Redacción El País
Francisco Acuña de Figueroa fue un poeta que creó el himno uruguayo, así como el himno de Paraguay. Se trató de un artista polifácetico. Quizá lo más fascinante al repasar su biografía es su verdadero camaleonismo, tanto político como personal. Fue un hombre que le fue fiel a cuanto gobierno anduvo por la vuelta, que se encontraba cobrando impuestos para Lecor en el momento en que Lavalleja y los suyos avanzaron por la provincia, que antes había besado la mano del rey Juan VI en Río de Janeiro mientras los orientales pagaban con cárcel o exilio la revolución, y que luego, años más tarde, se convertiría en una especie de patriota retroactivo, dedicándole versos encomiásticos a esas gestas de las que no participó.
Se convirtió así en un poeta empedernido. Aprendió latín, tradujo a Horacio -entre otras grandes obras-, admiró los clásicos, y se obsesionó con la forma, el ritmo, la métrica.
Lo iría dominando todo, desde pomposas odas y elegías hasta enigmas y acertijos. Lo que lo distinguía era su facilidad para jugar con las palabras.
Creó el himno uruguayo, pero primero tuvo un largo trayecto. Y quizá la primera muestra de ese prodigioso manejo del lenguaje, al derecho y al revés, lo desplegó en los primeros años de la década de 1810, cuando las tropas artiguistas -junto a las porteñas- sitiaron Montevideo.

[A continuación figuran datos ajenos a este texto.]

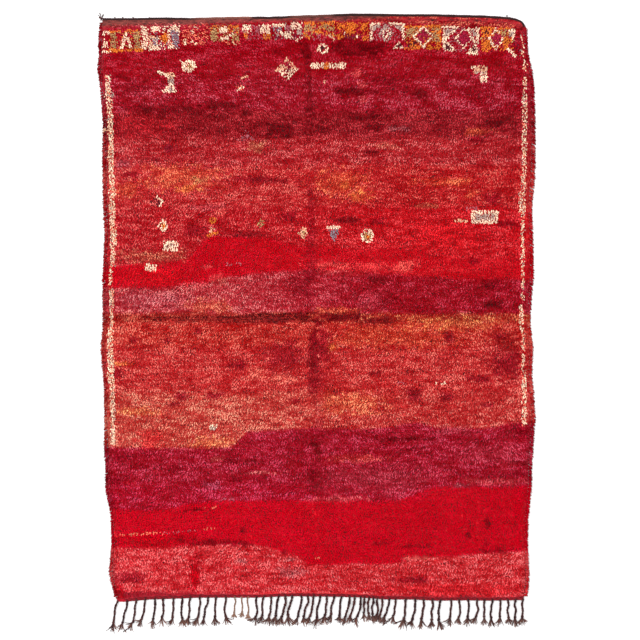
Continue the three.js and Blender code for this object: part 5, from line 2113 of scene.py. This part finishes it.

Pero, además, a Acuña lo obsesionaba la visibilidad. Quería estar. Quería ser visto. Quería formar parte de todo, no por amor al arte, sino por amor a sí mismo. ¿Fue el poeta patrio? Hay quienes dicen que sí, otros que no. Lo que sí fue un poeta con todas las letras: que observó, participó, se alejó, se acercó, escribió, testimonió y creó obras innumerables durante sus más de 70 años de vida.